▶ _COLLECTED MATERIAL_
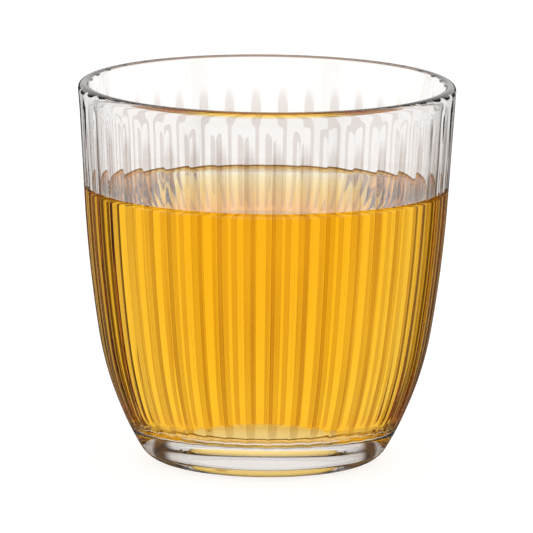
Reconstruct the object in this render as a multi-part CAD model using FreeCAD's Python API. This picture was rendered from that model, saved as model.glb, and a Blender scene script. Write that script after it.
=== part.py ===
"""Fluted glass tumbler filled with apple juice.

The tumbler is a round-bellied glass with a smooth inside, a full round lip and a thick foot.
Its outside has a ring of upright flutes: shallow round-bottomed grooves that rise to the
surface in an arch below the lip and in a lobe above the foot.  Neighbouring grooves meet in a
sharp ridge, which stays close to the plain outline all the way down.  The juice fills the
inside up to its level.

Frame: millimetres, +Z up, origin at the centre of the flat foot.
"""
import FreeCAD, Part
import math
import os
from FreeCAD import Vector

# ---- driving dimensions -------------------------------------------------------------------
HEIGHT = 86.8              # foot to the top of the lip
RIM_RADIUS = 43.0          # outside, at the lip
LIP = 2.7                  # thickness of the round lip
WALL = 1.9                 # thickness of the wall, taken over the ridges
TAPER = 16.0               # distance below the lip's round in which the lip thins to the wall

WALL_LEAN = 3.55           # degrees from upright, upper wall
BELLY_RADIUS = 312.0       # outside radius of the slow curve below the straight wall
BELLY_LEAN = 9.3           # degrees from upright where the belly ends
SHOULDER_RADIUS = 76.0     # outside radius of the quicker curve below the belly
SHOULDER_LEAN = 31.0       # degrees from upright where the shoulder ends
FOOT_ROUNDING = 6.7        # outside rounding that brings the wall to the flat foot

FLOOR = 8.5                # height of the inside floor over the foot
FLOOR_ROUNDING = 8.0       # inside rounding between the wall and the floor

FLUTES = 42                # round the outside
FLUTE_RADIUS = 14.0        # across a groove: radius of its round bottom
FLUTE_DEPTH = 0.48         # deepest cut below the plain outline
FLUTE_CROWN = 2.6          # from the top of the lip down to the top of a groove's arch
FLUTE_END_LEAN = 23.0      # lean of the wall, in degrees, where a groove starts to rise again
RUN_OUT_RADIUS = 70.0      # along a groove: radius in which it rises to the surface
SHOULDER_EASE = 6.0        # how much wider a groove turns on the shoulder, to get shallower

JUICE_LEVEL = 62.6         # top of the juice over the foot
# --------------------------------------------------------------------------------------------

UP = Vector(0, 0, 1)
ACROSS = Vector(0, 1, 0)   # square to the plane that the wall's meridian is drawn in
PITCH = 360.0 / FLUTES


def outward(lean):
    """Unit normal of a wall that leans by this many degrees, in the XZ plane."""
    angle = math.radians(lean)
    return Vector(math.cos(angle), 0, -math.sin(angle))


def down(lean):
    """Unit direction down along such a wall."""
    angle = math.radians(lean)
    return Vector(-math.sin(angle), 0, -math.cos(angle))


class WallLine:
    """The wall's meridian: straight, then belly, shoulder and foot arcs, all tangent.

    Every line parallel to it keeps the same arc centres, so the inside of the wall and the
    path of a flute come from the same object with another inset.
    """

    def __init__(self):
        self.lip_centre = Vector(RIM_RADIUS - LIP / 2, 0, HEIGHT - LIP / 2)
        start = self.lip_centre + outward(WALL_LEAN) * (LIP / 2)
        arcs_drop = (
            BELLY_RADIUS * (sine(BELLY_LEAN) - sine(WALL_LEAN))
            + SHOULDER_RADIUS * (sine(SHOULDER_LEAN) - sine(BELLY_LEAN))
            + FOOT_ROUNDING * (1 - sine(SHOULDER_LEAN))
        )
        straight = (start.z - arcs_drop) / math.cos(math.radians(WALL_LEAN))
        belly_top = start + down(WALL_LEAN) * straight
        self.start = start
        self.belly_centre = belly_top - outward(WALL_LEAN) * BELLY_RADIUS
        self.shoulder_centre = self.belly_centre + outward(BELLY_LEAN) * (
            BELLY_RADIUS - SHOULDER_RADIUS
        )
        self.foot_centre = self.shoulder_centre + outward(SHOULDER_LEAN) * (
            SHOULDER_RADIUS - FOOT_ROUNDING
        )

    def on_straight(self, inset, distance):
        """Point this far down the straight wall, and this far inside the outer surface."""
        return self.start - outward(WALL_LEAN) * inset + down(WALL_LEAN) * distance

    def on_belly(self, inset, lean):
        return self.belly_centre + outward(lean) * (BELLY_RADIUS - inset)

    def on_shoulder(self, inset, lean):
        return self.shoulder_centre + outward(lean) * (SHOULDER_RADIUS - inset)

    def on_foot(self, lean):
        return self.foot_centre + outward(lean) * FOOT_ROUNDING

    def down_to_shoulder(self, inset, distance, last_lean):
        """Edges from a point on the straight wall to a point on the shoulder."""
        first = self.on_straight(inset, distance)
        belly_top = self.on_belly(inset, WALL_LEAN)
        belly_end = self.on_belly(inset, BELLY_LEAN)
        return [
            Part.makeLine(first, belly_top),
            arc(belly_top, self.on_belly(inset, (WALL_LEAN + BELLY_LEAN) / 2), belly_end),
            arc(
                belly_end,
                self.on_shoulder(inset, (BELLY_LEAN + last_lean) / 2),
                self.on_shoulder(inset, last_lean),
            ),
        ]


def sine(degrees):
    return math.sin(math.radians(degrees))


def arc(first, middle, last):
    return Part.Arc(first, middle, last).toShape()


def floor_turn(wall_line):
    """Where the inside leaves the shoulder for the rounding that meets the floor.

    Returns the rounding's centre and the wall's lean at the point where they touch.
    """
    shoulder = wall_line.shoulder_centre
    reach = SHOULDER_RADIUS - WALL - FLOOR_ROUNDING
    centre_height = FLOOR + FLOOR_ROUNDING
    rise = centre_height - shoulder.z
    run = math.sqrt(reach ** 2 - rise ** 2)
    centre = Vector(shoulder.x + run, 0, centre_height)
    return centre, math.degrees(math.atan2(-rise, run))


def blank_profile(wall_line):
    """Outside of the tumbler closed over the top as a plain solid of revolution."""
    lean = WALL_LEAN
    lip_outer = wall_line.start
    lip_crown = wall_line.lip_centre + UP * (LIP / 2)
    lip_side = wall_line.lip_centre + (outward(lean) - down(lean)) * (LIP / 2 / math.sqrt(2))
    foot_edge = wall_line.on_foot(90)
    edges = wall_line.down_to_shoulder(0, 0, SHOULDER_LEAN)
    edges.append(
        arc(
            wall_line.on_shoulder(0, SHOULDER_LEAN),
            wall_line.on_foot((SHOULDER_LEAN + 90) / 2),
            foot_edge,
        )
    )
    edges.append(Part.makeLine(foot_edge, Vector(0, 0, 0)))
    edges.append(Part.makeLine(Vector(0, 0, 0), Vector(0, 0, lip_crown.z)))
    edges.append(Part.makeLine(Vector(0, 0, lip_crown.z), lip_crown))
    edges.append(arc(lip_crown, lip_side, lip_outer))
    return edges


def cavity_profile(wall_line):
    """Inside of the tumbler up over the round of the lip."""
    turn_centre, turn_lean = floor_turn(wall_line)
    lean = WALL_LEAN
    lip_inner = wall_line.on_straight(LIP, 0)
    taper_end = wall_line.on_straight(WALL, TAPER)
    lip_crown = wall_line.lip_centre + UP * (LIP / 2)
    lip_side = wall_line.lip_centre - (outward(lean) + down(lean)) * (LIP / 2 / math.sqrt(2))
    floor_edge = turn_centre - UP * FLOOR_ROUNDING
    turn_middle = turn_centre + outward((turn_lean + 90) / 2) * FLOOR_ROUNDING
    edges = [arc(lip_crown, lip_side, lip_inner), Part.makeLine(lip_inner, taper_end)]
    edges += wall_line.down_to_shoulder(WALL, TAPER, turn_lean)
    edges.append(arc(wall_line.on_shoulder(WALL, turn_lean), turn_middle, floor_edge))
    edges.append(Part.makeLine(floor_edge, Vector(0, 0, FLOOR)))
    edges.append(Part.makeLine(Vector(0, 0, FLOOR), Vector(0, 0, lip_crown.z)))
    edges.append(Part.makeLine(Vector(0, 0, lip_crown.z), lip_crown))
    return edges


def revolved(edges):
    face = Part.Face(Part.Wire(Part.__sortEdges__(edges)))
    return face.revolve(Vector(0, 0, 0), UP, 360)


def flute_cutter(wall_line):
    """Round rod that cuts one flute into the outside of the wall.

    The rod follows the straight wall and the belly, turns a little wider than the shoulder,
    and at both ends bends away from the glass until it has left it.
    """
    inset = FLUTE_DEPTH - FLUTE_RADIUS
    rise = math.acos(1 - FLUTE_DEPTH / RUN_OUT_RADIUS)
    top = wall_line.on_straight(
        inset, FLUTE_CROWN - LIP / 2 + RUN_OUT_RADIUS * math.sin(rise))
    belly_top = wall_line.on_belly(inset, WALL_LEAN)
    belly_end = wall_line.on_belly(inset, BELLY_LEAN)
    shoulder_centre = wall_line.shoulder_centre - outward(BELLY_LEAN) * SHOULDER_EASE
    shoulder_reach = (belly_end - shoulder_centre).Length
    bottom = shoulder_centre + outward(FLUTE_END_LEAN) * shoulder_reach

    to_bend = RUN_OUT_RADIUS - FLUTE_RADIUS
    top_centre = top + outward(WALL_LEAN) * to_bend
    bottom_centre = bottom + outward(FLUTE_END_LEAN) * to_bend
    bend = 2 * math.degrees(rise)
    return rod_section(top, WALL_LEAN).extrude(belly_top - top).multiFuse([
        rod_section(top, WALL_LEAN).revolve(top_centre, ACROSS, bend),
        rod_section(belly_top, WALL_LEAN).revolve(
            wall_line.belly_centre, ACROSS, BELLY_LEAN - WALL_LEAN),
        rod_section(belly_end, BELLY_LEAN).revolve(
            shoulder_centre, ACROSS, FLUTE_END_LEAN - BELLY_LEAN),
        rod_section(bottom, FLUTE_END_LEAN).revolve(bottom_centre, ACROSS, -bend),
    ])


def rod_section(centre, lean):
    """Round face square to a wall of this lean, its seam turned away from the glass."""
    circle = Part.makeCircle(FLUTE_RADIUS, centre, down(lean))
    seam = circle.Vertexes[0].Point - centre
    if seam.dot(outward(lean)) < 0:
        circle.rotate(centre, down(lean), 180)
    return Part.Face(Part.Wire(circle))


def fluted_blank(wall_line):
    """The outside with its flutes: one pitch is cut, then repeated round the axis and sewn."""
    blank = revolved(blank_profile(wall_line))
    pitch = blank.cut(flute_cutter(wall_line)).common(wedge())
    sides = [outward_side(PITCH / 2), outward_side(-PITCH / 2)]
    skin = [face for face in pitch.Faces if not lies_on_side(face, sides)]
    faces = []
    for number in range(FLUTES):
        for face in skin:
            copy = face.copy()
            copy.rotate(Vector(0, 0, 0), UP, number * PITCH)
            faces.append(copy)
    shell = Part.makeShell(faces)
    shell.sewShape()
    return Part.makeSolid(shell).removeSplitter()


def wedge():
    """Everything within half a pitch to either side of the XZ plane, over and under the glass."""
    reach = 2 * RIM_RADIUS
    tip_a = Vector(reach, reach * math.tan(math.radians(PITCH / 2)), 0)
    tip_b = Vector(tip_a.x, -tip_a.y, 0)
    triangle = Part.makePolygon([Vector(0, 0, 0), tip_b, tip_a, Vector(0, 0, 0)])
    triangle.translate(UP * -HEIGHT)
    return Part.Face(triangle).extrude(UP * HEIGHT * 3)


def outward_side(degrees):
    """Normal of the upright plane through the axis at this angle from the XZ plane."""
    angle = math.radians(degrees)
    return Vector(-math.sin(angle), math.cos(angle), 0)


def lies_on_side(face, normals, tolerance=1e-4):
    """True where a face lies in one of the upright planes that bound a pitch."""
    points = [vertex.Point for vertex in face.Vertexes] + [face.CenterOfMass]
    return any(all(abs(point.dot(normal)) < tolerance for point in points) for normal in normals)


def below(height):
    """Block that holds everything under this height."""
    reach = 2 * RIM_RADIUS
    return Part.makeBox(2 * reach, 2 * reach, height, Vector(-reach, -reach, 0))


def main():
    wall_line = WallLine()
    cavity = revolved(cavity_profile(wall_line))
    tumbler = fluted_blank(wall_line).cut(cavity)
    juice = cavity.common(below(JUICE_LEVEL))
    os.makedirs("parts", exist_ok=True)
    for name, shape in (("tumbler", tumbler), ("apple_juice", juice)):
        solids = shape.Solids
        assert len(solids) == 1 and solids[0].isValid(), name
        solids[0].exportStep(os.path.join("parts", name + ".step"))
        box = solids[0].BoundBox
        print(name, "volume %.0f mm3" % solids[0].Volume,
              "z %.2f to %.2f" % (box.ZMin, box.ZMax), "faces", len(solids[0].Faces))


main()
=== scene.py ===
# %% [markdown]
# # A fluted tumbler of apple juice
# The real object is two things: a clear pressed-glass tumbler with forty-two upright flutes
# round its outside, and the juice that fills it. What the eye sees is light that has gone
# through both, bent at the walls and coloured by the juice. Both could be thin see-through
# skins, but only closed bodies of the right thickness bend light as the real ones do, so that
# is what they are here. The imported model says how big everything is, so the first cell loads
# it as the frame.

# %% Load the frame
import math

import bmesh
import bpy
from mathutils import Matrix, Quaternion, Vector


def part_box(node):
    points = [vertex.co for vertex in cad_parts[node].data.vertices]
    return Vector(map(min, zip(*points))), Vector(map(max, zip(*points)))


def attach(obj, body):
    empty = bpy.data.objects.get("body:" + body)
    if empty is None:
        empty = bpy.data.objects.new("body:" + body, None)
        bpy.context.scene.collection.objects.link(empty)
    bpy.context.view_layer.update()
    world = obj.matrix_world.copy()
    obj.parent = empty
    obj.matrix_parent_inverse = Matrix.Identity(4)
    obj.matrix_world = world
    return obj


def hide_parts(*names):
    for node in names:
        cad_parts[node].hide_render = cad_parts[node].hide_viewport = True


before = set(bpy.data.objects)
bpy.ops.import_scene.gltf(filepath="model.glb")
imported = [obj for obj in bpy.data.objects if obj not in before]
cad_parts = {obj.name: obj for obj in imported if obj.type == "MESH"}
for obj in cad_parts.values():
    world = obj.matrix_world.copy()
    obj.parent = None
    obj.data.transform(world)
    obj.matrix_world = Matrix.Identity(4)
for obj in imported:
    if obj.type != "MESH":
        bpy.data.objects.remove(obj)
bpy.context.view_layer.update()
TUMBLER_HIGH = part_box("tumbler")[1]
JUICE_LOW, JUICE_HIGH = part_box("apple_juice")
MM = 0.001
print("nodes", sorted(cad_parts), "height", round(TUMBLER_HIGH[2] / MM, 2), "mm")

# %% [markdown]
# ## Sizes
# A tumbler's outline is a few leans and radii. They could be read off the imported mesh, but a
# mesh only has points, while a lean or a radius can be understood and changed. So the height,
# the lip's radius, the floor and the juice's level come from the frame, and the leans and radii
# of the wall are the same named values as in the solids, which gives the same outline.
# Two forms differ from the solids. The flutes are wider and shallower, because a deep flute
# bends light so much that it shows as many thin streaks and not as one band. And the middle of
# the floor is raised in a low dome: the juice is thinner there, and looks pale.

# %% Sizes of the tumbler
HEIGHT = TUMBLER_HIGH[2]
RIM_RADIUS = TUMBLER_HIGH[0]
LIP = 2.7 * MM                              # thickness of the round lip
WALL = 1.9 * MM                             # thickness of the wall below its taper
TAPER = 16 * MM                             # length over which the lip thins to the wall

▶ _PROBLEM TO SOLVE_
Retype precisely, and only, the span of lines that opens at the line containing "box = solids[0].BoundBox" and closes at the line containing "points = [vertex.co", both inclusive.

▶ _SOLVED PROBLEM_
        box = solids[0].BoundBox
        print(name, "volume %.0f mm3" % solids[0].Volume,
              "z %.2f to %.2f" % (box.ZMin, box.ZMax), "faces", len(solids[0].Faces))


main()
=== scene.py ===
# %% [markdown]
# # A fluted tumbler of apple juice
# The real object is two things: a clear pressed-glass tumbler with forty-two upright flutes
# round its outside, and the juice that fills it. What the eye sees is light that has gone
# through both, bent at the walls and coloured by the juice. Both could be thin see-through
# skins, but only closed bodies of the right thickness bend light as the real ones do, so that
# is what they are here. The imported model says how big everything is, so the first cell loads
# it as the frame.

# %% Load the frame
import math

import bmesh
import bpy
from mathutils import Matrix, Quaternion, Vector


def part_box(node):
    points = [vertex.co for vertex in cad_parts[node].data.vertices]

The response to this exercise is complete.